Going Beyond Expectations to Embrace the Wild Ride of Love

What would it take to face your greatest fear? So many of us have our fears looming over us all day, unable to move forward or take the steps we want to because we’re afraid. So how we can use meditation to help us overcome those fears?

Have you ever faced your greatest fear?

To face your greatest fear requires that you go beyond expectations to embrace the wild ride of love.

For me my greatest fear was opening up about my difficulties with intimate relationships after experiencing sexual abuse during my childhood. I had great success as a High-Performance Sports Coach, great success as an Inner Peace Coach, and great success in my meditation practice after working one on one with many great teachers for a number of years. Intimate relationships, however, were very difficult for me.

Why were they difficult?

Because they brought up expectations that were rooted in fear.

Fear-based expectations come from our conditioning, they come from our past experiences and they come from the part of our mind that has to “know”. It wants a safe outcome, a safe pattern to fit into its stories, and a safe way of living.

We need to have practical expectations around certain things to be able to live in this world. Using the example of intimate relationships, we have expectations in society around what is an appropriate age to be in an intimate relationship and what is appropriate in certain roles. The expectations rooted in fear, however, have no real practical value for us throughout our life but were often triggered in childhood to get our needs met in indirect ways.

How does meditation help with all this?

I credit my regular meditation practice and wonderful training as the main reason I was able to eventually break through all this negative conditioning with intimate relationships. Although meditation can result in many wonderful inner states and experiences, the real value of meditation practice is how it uplifts us in our everyday life.

Peace of mind for your colleagues

There are two critical things that should be brought into a meditation practice…

  1. A positive intention on something you want to improve in your everyday life
  2. An inner posture that has no expectations of how this will look and feel within

A positive intention assures we are being grounded and practical. It could be looking for improvements in sleep, reducing our stress levels, helping with anxiety, improving our relationships, and so on.

Most meditators have this positive intention towards their meditation practice but they limit the results of their meditation hugely because they place many inner expectations on it.

Inner expectations come from our expectations of how our meditation should look and feel within. For the best results with meditation, I suggest an inner posture that accepts and trusts whatever comes up. All of the bodily sensations, thoughts, emotions, and moments of deep profound awareness are to be welcomed and embraced during meditation practice.

Otherwise, what happens is that you subtly fit your meditation into a predetermined set of fear-based expectations when really the expectations are what you need to shift to get the practical result you want. For example to relax more you may actually really need to feel a deep emotion very powerfully or some crazy bodily sensations for a couple of minutes. Or maybe what you needed in your meditation was quite a dry and bland experience that didn’t seem to do a lot. You just don’t know!
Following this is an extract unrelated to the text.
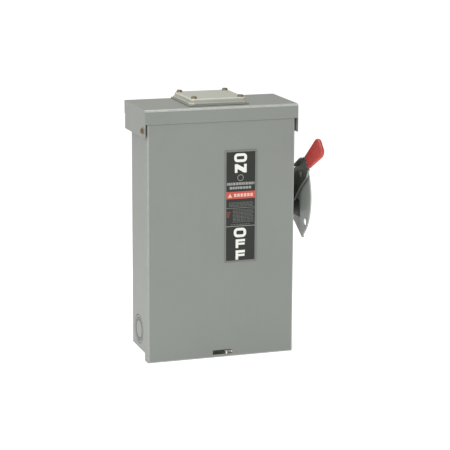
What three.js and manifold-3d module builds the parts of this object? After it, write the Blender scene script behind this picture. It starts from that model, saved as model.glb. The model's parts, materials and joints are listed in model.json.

Fear-based expectations come from our conditioning, they come from our past experiences and they come from the part of our mind that has to “know”.

With a positive intention and open inner posture though you can really trust that something good is happening for you even if it was the complete opposite of what you expected.

This trust comes from the fact that this inner posture opens the door for Divine Love to be the driving force of the meditation practice. This transforms fear-based expectations into an open space of love. Love is the great door-opener, spreading her divine light so big changes can happen in your everyday life that you so desperately want and need.

The wild ride of love welcomes all into your meditation practice with no need to know, no need to control and the ability to dive deep into whatever is arising in the present moment. Tears may be flowing, then there may be complete silence and then a deep emotion of anger may arise shortly after. Love in her infinite waves of surrender and grace welcomes it all in this messy, imperfectly perfect and intensely personal way of meditating.

I suggest taking two firm intentions into your meditation practice before you start, taking a couple of minutes with each.

One intention is about what you are aiming to get out of it in your everyday life and then the other intention is to align with love by allowing all to be there from a place of deep innocence and surrender. Then you relax deeply into the meditation, staying fully present to whatever is arising with perfect trust that this is what needs to be in your awareness right now.

Over time practicing this inner posture helps you see that life is one celebration of love and all that was ever needed was for us to drop the shields of our fear-based expectations that we’re defending our own little stories and patterns. Love was in our thoughts, love was in our emotions, love was in our bodily sensations and love was in the moments of deep awareness. It was wild, free and totally beyond anything you expected it to be.